• _What is asked_
Emit the exact text of every line from the line with "x: 0.0, parts)" to the line with "for node in", both ends included. No other output is expected.

• _Data_
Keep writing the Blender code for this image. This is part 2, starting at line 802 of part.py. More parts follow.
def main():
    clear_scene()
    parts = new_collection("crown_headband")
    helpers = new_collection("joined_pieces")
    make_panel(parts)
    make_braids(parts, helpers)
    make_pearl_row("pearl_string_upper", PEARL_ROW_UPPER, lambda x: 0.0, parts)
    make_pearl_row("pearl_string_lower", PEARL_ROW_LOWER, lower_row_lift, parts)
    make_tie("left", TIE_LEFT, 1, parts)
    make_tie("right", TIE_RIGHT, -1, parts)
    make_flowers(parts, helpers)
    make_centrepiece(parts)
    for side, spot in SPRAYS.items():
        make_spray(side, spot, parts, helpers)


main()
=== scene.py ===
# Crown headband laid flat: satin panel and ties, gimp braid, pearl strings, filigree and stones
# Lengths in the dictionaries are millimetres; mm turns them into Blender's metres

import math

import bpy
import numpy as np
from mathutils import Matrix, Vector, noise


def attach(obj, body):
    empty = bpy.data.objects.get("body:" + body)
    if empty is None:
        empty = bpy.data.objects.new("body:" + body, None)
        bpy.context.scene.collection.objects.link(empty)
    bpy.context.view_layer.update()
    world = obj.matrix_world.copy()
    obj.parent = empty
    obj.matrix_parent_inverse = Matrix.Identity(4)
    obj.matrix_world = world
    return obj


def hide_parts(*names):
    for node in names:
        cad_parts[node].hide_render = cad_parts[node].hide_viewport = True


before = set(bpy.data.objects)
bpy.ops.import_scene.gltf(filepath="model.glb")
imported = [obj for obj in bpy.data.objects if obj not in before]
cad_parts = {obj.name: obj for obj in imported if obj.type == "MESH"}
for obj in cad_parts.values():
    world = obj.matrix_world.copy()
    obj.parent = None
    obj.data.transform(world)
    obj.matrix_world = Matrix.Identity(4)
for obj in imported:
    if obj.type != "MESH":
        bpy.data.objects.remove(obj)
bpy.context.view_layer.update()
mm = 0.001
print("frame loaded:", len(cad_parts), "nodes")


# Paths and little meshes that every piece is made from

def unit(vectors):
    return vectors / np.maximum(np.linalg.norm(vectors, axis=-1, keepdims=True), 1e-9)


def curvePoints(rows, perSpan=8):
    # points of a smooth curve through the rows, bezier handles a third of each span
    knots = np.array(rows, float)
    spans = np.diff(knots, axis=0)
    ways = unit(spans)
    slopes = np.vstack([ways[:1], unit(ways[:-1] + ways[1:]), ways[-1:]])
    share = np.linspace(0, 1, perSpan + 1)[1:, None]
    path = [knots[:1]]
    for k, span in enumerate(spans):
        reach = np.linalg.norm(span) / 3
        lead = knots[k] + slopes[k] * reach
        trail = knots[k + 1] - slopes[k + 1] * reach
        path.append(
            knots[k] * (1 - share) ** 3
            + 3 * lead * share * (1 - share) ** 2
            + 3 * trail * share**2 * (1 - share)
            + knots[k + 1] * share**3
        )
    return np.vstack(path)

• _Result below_
    make_pearl_row("pearl_string_upper", PEARL_ROW_UPPER, lambda x: 0.0, parts)
    make_pearl_row("pearl_string_lower", PEARL_ROW_LOWER, lower_row_lift, parts)
    make_tie("left", TIE_LEFT, 1, parts)
    make_tie("right", TIE_RIGHT, -1, parts)
    make_flowers(parts, helpers)
    make_centrepiece(parts)
    for side, spot in SPRAYS.items():
        make_spray(side, spot, parts, helpers)


main()
=== scene.py ===
# Crown headband laid flat: satin panel and ties, gimp braid, pearl strings, filigree and stones
# Lengths in the dictionaries are millimetres; mm turns them into Blender's metres

import math

import bpy
import numpy as np
from mathutils import Matrix, Vector, noise


def attach(obj, body):
    empty = bpy.data.objects.get("body:" + body)
    if empty is None:
        empty = bpy.data.objects.new("body:" + body, None)
        bpy.context.scene.collection.objects.link(empty)
    bpy.context.view_layer.update()
    world = obj.matrix_world.copy()
    obj.parent = empty
    obj.matrix_parent_inverse = Matrix.Identity(4)
    obj.matrix_world = world
    return obj


def hide_parts(*names):
    for node in names:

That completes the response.